Open markets in cities such as Atbara, Shendi, Port Sudan, and Dongola are experiencing severe stagflation: goods remain available on store shelves, yet consumers possess virtually no purchasing power to buy them. This continuous erosion of the real value of wages and savings has transformed the middle class into a struggling population while pushing the poorest segments of society toward absolute destitution, all in the absence of any meaningful government initiative to alleviate soaring living costs or provide direct assistance to the most vulnerable citizens.

The failure of the military leadership and the Port Sudan authorities to manage the country’s resources is clearly reflected in the diversion of sovereign revenues toward serving the military elite and financing the war effort while completely neglecting sectors that constitute the backbone of food security and social stability.

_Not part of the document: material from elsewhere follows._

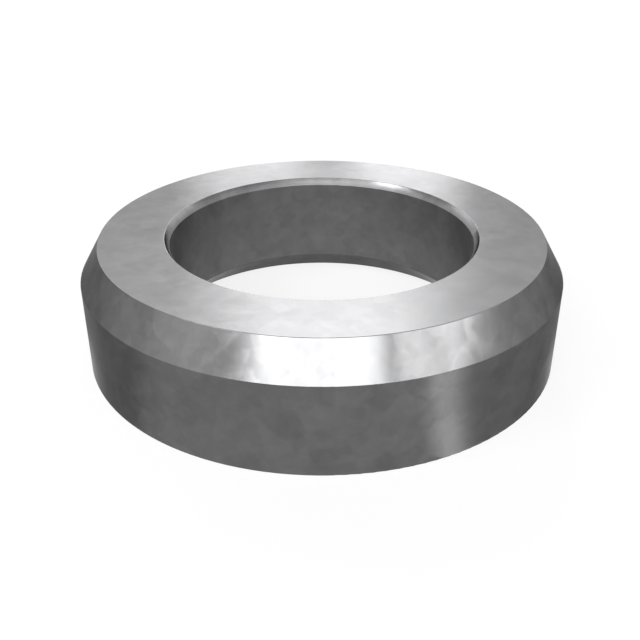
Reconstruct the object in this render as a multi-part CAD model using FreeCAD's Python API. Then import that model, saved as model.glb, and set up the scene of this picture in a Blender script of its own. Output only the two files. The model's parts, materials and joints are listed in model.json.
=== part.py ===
import FreeCAD, Part
import math
import os

# A turned steel spacer ring, in millimetres.
# Its axis is Z, and the origin is the centre of the lower face.

# the ring, 60 across outside
bore_diameter = 38.0
wall = 11.0
height = 15.0

# the long chamfer round the upper face, about 30 degrees from the axis
outer_chamfer_width = 2.4
outer_chamfer_height = 4.1

# the small lead-in at the bore's upper mouth
upper_lead_width = 0.6
upper_lead_height = 0.9

# the wide chamfer at the bore's lower mouth
lower_chamfer_width = 3.5
lower_chamfer_height = 3.1

# the radius that breaks each sharp edge
edge_break = 0.08


def section_corners():
    # the ring's cut face in the XZ plane, from the lower inner corner outwards and round
    bore_radius = bore_diameter / 2
    outer_radius = bore_radius + wall
    corners = [
        (bore_radius + lower_chamfer_width, 0),
        (outer_radius, 0),
        (outer_radius, height - outer_chamfer_height),
        (outer_radius - outer_chamfer_width, height),
        (bore_radius + upper_lead_width, height),
        (bore_radius, height - upper_lead_height),
        (bore_radius, lower_chamfer_height),
    ]
    return [FreeCAD.Vector(radius, 0, level) for radius, level in corners]


def broken_corner(before, corner, after):
    # start, middle and end of the arc that is tangent to both sides of a corner
    to_before = (before - corner).normalize()
    to_after = (after - corner).normalize()
    inward = (to_before + to_after).normalize()
    half_angle = to_before.getAngle(to_after) / 2
    run = edge_break / math.tan(half_angle)
    depth = edge_break / math.sin(half_angle) - edge_break
    return corner + to_before * run, corner + inward * depth, corner + to_after * run


def half_section():
    corners = section_corners()
    befores = corners[-1:] + corners[:-1]
    afters = corners[1:] + corners[:1]
    arcs = [broken_corner(*points) for points in zip(befores, corners, afters)]
    edges = []
    for arc, next_arc in zip(arcs, arcs[1:] + arcs[:1]):
        edges.append(Part.Arc(*arc).toShape())
        edges.append(Part.LineSegment(arc[-1], next_arc[0]).toShape())
    return Part.Face(Part.Wire(edges))


def turned_ring():
    origin = FreeCAD.Vector(0, 0, 0)
    axis = FreeCAD.Vector(0, 0, 1)
    return half_section().revolve(origin, axis, 360)


def main():
    os.makedirs("parts", exist_ok=True)
    turned_ring().exportStep("parts/spacer.step")


main()
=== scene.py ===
import json
import math

import bpy
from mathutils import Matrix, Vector


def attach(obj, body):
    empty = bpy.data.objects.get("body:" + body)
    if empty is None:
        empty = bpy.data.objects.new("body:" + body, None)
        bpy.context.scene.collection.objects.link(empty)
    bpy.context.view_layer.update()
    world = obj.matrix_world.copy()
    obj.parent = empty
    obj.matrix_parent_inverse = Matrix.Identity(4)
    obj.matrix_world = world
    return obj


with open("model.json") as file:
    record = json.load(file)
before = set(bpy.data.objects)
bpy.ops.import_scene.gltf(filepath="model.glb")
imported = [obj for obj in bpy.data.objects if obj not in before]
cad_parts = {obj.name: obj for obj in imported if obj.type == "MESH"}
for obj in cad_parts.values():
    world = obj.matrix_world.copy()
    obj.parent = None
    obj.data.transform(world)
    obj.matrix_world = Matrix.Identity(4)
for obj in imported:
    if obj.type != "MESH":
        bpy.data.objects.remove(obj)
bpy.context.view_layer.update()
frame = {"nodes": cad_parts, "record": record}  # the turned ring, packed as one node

ring = frame["nodes"]["spacer"]
boreRadius = frame["record"]["mounts"][0]["dims"]["r_mm"] / 1000
print("ring loaded, bore radius in metres", boreRadius)


# small helpers for materials, node trees, sheets and directions

def makeMaterial(name):
    material = bpy.data.materials.new(name)
    material.use_nodes = True
    tree = material.node_tree
    return material, tree, tree.nodes["Principled BSDF"]


def addNode(tree, kind, place, **sockets):
    node = tree.nodes.new(kind)
    node.location = place
    for name, value in sockets.items():
        node.inputs[name.replace("_", " ")].default_value = value
    return node


def join(tree, source, output, target, socket):
    tree.links.new(source.outputs[output], target.inputs[socket])


def addOperation(tree, kind, operation, place, values):
    # a None leaves its socket free for a link
    node = addNode(tree, kind, place)
    node.operation = operation
    for index, value in enumerate(values):
        if value is not None:
            node.inputs[index].default_value = value
    return node


def makeNumber(tree, operation, place, *values):
    return addOperation(tree, "ShaderNodeMath", operation, place, values)


def makeVector(tree, operation, place, *values):
    return addOperation(tree, "ShaderNodeVectorMath", operation, place, values)


def makeMix(tree, share, first, second):
    # the first shader shows where the share is 0, the second where it is 1
    mix = addNode(tree, "ShaderNodeMixShader", (200, 0))
    join(tree, share, "Value", mix, "Fac")
    join(tree, first, 0, mix, 1)
    join(tree, second, 0, mix, 2)
    join(tree, mix, "Shader", tree.nodes["Material Output"], "Surface")


def makeSheet(name, length, width, material):
    # a flat rectangle round the origin
    signs = ((-1, -1), (1, -1), (1, 1), (-1, 1))
    mesh = bpy.data.meshes.new(name)
    mesh.from_pydata([(x * length / 2, y * width / 2, 0) for x, y in signs], [], [(0, 1, 2, 3)])
    mesh.materials.append(material)
    sheet = bpy.data.objects.new(name, mesh)
    bpy.context.scene.collection.objects.link(sheet)
    return sheet


def makeLamp(name, wide, tall, glow):
    # at a glow of 1 the lamp is as bright as the white surroundings
    lamp = bpy.data.lights.new(name, "AREA")
    lamp.shape = "RECTANGLE"
    lamp.size, lamp.size_y = wide, tall
    lamp.energy = glow * math.pi * lamp.size * lamp.size_y
    holder = bpy.data.objects.new(name, lamp)
    holder.visible_camera = False
    bpy.context.scene.collection.objects.link(holder)
    return holder


def towards(turn, height=0):
    # turn is seen from above, 0 behind the ring and 90 to its right, and height is up from the floor
    turned, raised = math.radians(turn), math.radians(height)
    level = math.cos(raised)
    return Vector((math.sin(turned) * level, math.cos(turned) * level, math.sin(raised)))


# bare turned steel: a soft metal gloss under faint clouds and small patches that mirror a little apart

steel = {
    "darkTone": (0.116, 0.116, 0.118, 1.0),
    "lightTone": (0.174, 0.174, 0.176, 1.0),
    "middle": 0.5,  # the tone under no cloud, on the way from dark to light
    "edgeTone": (0.42, 0.42, 0.42, 1.0),  # keeps the steel dark where it is seen at a slant
    "cloudScale": 210.0,  # clouds to the metre, each with smaller ones in it
    "cloudDetail": 5.0,
    "cloudBreak": 0.66,
    "cloudTone": 1.2,  # how far the clouds move the tone
    "cloudLow": 0.3,  # the clouds' value where the steel is smoothest, and where it is roughest
    "cloudHigh": 0.7,
    "roughLow": 0.20,
    "roughHigh": 0.24,
    "boreRough": 0.25,  # the bored wall is rougher by this
    "boreEdge": 0.0001,  # that fades between these two distances outside the bored wall
    "boreFade": 0.00045,
    "flatFrom": 0.8,  # how far up or down a surface faces where it starts to count as flat
    "flatTone": 0.5,  # share of the tones and of the lean that the two flat faces keep
    "flatLean": 0.3,
}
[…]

Ports have been neglected, and traditional exports such as gold and agricultural products have declined significantly due to corruption, favoritism, the absence of financial oversight, and the ambiguity surrounding laws and financial regulations issued by the Ministry of Finance of the transitional government. This administrative failure has caused the state to lose control over the foreign exchange market, allowing the parallel market, or black market, to determine the fate of the national economy and dictate exchange rates without any effective intervention or protective monetary policy from the Central Bank. The direct consequences of this failure are no longer confined to economic indicators alone; they now strike at the heart of the country’s food security. International and domestic reports warn that Sudan is entering a stage of widespread food insecurity, with the state no longer capable of importing wheat or the fuel necessary for electricity generation and water supply.

This comprehensive deterioration of the country’s economic and social foundations is rapidly paving the way for a large-scale social explosion that security measures alone will be incapable of containing. The level of frustration and suppressed anger among citizens, internally displaced people, workers, and public employees suffering from hunger, poverty, and displacement has reached its highest point.

Field observations and social analyses indicate that Sudan is approaching a massive wave of public demonstrations and popular protests demanding change and openly rejecting the policies pursued by the military and the Port Sudan authorities.

The Sudanese people will not accept dying from hunger and poverty while a governing authority monopolizes national resources to finance its own war and neglects its fundamental responsibility to protect and feed its citizens. The struggle for livelihood and human dignity is expected to become the primary driving force behind popular mobilization in the coming period, expressing total rejection of what is portrayed as a failed model of military governance that has destroyed the economy, devastated the Sudanese pound, squandered national resources, and driven the country to the brink of fragmentation and comprehensive collapse.